Nunca quero sobrevalorizar importância de escrever um livro como se isso fosse uma grande coisa, uma tarefa maior e mais nobre do que as vidas que nos rodeiam e que contêm uma grandeza e uma miséria que nunca conseguiremos reproduzir. E se nos conseguirmos aproximarmos delas isso corresponderá sempre a um mérito e a um talento relativos, cuja verdadeira "propriedade" pertence aos donos dessas vidas, aquilo que eles "são", aquilo que fizeram de nós.
Apropriamo-nos despudoradamente de outras vidas, de outras histórias e fazemos delas uma coisa nossa:
... "e já será um privilégio se alguém se reconhecer nelas e disser "é isso que eu sou" , ainda que se não reconheça naquilo que acabou de ler"...
Como diz o Manuel já tudo foi testado e inventado. É por isso que privilegio o plano das emoções e das convicções nunca o da verdade, e da segurança que é sempre uma presunção.
Essa é a história do meu "honesto" narrador.

1- Este livro tem três pontas: o enfrentar das paixões, a procura do carácter e a prepotência(?) do acaso.
Sobre as paixões é preciso não fugir delas com o pretexto de "não sofrer". É bom usá-las, gastá-las, vivê-las para podermos sair delas mais estóicos e mais felizes.
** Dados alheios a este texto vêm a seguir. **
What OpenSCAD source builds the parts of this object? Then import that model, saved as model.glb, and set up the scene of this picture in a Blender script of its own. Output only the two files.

Elas não são a razão de viver mas são uma boa razão para viver. "Amar é preciso, viver não é preciso". Perseguirei sempre as paixões nos meus livros.
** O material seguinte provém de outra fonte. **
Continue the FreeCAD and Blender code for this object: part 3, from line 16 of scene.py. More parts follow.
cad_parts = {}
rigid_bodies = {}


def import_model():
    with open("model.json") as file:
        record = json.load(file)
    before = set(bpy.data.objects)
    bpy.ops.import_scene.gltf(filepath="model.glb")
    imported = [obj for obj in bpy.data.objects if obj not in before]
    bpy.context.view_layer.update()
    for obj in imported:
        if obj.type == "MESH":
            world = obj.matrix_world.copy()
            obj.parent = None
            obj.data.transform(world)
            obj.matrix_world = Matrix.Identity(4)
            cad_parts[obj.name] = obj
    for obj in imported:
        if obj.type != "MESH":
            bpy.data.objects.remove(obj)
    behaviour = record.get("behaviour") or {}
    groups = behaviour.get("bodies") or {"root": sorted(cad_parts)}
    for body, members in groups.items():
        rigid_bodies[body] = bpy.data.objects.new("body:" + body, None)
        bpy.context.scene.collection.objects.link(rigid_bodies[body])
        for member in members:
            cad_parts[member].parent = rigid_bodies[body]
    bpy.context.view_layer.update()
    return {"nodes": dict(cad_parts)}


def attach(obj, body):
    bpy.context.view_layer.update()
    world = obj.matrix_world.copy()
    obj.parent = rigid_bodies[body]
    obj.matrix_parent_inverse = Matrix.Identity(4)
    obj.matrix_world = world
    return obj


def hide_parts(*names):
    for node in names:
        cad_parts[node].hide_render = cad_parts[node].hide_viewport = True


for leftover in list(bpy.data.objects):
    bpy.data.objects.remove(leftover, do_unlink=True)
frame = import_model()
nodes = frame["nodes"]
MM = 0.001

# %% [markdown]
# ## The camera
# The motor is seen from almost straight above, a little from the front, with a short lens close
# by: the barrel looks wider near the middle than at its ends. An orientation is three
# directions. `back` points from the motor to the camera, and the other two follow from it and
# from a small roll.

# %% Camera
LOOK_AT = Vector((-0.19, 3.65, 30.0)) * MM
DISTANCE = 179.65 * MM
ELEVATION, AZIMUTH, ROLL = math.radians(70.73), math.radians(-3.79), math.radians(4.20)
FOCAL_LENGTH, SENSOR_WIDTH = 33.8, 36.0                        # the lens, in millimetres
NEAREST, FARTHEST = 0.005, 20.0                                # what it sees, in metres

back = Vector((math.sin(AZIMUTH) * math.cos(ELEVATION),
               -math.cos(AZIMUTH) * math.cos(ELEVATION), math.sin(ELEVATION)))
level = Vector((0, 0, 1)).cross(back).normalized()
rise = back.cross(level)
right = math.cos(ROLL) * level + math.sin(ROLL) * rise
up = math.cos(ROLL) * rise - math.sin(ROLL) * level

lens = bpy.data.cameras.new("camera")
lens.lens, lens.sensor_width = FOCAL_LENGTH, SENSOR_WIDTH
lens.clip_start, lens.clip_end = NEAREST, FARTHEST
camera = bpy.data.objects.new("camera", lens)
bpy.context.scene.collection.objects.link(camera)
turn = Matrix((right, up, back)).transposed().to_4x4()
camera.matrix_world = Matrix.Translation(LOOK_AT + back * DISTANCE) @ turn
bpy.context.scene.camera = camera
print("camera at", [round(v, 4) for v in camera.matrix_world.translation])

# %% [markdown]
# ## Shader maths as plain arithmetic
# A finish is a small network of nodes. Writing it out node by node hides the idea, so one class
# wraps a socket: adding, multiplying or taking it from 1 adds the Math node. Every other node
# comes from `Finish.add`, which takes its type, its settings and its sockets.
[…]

2- O carácter é outra ponta. Ele não corresponde a coisas formais e tangíveis como a verdade e a honestidade. É antes um acerto com os condicionalismos da nossa existência, com a definição da nossa posição no mundo, com a busca de um equilíbrio que sejamos capazes de afirmar e defender.
Contém a permeabilidade à aprendizagem, à busca de sabedoria, à consonância com o instinto, ao assumir do erro, ao confronto com as nossas forças e fraquezas.
Pedro Olivares procurava esse carácter.

3- A nossa vida constrói-se nas entrelinhas do acaso.
O nosso intelecto é uma brincadeira de crianças.
As imagens que acumulamos arrastam-nos para a ideia de alma.
Estamos no dia 1 da humanidade e temos à nossa frente um puzzle para adultos. E já descobrimos que lhe faltam peças.
Trocar um Deus ausente por um acaso omnipresente, trágico e divertido, pode ser bom negócio.